>> Begin Material for this task

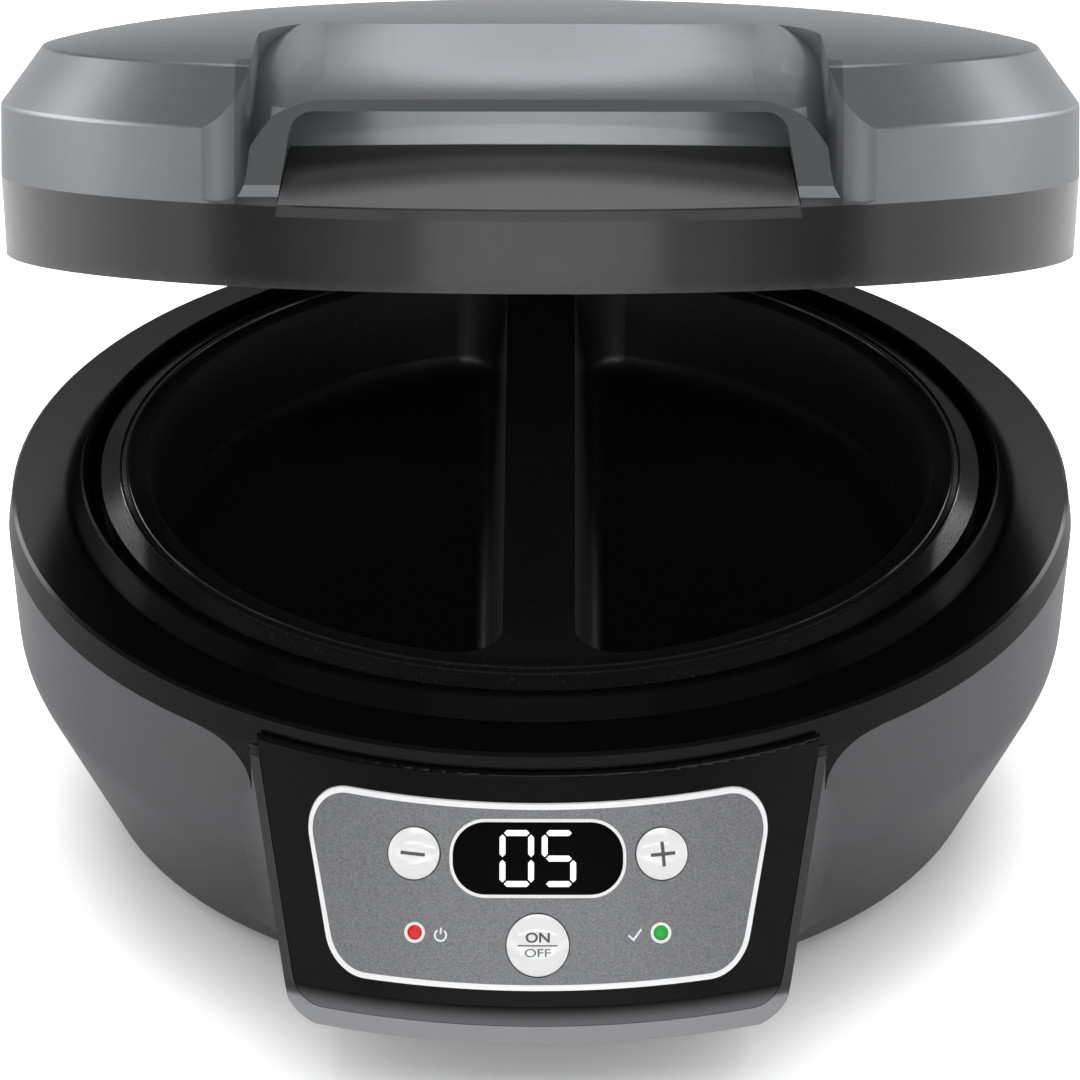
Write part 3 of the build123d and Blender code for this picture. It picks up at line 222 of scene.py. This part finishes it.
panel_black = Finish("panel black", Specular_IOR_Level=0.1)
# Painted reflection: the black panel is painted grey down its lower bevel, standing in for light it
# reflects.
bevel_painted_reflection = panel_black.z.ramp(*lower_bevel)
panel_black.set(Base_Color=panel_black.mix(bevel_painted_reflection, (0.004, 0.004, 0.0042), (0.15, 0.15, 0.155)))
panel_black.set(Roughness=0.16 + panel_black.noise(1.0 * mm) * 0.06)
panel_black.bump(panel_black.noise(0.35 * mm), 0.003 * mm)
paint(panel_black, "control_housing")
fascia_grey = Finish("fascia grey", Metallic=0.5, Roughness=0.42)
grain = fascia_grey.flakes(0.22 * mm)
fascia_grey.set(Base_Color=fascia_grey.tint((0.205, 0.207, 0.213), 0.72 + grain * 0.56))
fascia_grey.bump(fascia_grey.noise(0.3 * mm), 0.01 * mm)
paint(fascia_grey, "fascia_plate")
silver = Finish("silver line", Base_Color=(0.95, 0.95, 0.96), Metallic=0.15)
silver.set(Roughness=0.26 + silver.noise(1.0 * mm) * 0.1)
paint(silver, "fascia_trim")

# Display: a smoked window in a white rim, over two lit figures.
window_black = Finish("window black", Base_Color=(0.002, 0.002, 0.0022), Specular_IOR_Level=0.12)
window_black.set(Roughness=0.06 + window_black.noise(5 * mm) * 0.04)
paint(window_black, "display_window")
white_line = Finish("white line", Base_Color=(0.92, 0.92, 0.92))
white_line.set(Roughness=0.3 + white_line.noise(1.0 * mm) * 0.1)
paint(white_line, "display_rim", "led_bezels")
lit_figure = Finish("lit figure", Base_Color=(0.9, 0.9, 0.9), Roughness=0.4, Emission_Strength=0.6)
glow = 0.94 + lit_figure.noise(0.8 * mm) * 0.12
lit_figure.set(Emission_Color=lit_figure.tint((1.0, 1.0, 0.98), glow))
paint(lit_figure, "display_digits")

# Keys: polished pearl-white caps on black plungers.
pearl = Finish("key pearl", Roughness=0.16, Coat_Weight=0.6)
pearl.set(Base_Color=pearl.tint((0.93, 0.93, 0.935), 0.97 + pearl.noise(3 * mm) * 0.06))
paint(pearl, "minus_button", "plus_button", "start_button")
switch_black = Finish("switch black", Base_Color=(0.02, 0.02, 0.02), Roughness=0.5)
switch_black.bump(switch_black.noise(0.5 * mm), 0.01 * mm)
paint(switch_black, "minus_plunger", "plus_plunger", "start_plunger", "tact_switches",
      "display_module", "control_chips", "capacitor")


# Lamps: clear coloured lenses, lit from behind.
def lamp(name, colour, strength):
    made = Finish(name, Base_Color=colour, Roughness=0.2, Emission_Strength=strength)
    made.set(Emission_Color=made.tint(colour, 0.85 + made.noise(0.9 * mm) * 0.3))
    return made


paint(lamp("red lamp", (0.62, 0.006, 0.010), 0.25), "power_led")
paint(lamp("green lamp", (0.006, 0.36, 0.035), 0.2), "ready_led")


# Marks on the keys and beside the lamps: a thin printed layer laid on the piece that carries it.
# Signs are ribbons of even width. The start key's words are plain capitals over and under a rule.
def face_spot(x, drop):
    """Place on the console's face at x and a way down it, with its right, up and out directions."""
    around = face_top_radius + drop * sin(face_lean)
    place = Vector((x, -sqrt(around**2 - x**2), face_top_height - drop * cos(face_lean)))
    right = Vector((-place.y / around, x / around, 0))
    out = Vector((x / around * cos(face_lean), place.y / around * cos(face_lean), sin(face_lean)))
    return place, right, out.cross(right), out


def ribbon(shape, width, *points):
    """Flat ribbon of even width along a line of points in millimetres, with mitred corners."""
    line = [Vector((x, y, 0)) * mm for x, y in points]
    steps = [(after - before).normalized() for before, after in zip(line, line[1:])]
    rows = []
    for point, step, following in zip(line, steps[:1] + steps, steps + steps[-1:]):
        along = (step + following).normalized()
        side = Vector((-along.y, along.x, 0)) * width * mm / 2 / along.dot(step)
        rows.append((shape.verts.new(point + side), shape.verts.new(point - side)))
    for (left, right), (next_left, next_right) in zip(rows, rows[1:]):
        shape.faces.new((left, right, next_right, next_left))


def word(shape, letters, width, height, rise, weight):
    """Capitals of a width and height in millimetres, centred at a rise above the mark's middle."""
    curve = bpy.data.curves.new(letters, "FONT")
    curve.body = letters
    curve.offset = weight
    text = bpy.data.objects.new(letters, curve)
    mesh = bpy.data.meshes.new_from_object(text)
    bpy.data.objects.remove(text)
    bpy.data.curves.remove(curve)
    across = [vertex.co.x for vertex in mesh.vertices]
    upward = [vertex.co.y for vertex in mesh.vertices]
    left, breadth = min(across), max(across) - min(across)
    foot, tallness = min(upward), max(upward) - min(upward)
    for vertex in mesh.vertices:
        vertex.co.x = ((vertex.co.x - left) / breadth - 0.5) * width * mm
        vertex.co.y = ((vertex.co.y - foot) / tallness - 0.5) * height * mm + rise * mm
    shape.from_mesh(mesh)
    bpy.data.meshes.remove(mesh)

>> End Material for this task
>> Begin Material for this task

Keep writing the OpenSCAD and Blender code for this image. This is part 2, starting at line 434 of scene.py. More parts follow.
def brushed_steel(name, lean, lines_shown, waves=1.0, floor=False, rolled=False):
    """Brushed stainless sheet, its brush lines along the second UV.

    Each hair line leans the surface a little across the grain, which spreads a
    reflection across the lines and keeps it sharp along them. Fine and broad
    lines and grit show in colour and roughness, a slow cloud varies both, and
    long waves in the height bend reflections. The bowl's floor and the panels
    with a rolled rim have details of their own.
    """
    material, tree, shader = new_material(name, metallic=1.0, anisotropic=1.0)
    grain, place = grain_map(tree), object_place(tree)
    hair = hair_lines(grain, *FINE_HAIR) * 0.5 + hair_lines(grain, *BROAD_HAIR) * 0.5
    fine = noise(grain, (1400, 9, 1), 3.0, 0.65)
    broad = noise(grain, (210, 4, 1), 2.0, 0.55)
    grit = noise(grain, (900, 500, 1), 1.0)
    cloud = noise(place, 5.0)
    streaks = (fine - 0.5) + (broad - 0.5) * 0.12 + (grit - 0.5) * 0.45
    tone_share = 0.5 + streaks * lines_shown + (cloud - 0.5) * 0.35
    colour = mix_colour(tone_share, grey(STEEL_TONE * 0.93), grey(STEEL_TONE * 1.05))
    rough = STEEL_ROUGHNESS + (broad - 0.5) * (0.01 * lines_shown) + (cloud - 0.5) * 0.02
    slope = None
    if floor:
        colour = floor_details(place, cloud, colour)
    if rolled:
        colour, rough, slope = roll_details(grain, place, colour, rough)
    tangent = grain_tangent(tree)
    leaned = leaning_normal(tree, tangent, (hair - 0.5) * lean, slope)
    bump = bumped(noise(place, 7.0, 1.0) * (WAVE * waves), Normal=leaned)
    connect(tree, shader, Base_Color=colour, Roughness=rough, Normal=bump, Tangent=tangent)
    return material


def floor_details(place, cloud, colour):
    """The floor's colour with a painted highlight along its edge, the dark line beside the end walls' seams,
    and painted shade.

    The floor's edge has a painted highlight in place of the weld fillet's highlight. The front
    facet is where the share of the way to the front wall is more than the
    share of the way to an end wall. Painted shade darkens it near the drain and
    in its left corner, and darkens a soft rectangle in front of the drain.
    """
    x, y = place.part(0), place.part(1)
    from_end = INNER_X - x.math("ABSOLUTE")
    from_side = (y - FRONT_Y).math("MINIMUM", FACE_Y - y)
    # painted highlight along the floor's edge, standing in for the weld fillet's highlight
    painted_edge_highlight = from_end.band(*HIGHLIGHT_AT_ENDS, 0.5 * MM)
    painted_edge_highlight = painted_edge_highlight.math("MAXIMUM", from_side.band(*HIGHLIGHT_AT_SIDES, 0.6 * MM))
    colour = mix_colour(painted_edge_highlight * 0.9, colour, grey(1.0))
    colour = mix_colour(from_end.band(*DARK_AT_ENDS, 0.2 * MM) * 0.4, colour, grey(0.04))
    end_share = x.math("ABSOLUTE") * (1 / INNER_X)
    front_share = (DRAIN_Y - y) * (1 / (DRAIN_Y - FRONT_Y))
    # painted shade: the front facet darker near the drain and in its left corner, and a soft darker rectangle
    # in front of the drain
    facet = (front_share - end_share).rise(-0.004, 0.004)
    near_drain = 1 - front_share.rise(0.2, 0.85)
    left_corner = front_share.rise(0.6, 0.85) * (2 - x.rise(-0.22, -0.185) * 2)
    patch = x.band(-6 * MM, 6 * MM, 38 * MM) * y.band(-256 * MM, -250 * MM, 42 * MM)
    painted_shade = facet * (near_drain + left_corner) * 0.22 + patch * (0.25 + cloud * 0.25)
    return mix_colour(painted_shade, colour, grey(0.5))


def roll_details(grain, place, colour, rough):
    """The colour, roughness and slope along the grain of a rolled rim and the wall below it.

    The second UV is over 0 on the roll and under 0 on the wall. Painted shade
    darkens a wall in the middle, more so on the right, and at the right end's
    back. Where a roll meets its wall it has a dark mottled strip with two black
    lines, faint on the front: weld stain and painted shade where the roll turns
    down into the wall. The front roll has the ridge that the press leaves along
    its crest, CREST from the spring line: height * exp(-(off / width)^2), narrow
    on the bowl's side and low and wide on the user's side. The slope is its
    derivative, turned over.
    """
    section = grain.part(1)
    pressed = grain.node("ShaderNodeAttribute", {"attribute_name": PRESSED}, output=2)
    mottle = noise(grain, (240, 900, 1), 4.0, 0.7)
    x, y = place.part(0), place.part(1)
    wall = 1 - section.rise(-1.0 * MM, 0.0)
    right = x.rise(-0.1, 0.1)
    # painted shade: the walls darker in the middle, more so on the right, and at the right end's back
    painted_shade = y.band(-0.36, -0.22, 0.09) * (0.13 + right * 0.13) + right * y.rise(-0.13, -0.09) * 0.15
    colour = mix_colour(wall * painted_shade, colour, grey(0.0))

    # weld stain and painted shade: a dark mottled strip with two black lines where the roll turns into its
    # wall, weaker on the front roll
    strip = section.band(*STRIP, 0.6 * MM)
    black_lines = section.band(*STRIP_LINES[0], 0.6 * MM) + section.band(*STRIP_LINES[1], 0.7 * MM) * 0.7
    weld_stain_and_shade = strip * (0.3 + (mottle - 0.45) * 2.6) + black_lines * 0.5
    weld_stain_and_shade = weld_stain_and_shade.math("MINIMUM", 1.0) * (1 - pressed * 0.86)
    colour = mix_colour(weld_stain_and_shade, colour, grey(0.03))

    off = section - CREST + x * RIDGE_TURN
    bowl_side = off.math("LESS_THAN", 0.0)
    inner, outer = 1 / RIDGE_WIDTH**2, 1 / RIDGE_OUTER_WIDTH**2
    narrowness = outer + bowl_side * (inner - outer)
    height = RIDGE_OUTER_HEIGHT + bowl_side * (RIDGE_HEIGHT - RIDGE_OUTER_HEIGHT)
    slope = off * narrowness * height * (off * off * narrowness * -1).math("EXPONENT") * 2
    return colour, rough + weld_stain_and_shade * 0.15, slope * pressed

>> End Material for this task
>> Begin Material for this task

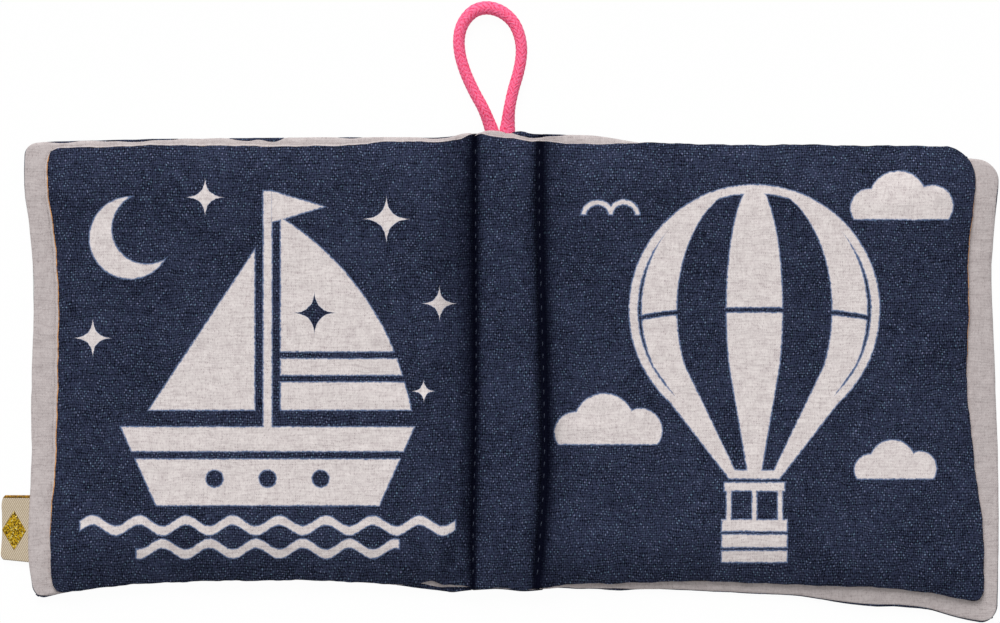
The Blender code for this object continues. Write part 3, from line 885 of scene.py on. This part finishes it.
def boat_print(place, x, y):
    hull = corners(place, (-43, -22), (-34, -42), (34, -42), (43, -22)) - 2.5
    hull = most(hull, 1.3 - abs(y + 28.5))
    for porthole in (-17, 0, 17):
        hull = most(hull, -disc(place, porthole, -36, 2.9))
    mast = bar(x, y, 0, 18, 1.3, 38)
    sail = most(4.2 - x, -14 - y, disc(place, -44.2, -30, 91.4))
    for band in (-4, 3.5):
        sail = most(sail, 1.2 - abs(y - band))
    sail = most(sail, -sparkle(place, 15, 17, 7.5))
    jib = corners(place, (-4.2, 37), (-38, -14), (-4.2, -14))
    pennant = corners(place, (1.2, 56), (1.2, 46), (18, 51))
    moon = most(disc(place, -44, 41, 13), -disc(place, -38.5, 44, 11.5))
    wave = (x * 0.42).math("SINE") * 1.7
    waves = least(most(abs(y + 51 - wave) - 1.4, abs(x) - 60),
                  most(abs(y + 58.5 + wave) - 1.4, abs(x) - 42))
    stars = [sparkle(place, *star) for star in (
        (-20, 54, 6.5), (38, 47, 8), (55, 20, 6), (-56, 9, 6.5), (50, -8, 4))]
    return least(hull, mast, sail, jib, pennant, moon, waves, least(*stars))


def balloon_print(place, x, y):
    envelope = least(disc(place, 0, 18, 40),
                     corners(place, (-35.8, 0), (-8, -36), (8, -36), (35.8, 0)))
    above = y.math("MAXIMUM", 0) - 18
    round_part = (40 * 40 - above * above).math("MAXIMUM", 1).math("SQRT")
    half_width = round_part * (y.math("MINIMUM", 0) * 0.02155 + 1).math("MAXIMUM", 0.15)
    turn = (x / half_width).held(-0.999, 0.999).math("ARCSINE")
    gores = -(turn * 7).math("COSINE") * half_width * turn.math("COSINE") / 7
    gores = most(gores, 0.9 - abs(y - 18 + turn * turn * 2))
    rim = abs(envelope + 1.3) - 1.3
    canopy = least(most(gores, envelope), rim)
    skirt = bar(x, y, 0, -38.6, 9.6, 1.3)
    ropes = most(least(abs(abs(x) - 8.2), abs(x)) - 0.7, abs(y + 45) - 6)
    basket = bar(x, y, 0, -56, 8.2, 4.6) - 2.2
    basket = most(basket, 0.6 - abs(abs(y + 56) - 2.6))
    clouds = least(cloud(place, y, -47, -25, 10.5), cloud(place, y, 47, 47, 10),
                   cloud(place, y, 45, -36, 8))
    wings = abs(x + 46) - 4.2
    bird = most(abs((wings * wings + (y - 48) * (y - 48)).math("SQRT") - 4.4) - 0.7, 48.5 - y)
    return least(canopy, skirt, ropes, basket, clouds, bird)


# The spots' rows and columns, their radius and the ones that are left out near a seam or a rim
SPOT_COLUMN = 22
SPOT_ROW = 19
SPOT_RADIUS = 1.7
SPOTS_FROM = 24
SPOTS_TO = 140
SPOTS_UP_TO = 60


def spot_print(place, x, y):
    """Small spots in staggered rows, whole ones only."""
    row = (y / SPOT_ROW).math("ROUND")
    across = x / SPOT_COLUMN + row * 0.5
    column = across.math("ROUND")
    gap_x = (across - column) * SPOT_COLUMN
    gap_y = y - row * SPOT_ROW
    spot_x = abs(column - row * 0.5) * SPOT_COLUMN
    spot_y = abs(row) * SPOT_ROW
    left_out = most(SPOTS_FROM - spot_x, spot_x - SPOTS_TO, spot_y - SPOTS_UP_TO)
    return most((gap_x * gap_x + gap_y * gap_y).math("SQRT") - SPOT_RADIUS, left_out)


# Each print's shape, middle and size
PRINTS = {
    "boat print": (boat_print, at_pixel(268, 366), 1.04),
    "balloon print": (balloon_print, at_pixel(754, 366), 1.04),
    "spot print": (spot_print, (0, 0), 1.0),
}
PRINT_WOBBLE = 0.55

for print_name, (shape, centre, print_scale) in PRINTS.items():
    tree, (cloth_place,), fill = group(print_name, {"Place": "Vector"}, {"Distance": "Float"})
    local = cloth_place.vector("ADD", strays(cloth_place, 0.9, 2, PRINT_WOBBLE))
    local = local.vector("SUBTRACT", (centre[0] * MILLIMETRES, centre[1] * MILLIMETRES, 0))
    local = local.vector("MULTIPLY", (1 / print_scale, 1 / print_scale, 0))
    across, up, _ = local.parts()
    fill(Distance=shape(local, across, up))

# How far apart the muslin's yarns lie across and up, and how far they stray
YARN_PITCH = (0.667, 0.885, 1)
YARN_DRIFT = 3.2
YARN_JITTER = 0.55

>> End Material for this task

Job → Copy out all lines where the word "finishes" appears.

Answer to this exercise →
Write part 3 of the build123d and Blender code for this picture. It picks up at line 222 of scene.py. This part finishes it.
The Blender code for this object continues. Write part 3, from line 885 of scene.py on. This part finishes it.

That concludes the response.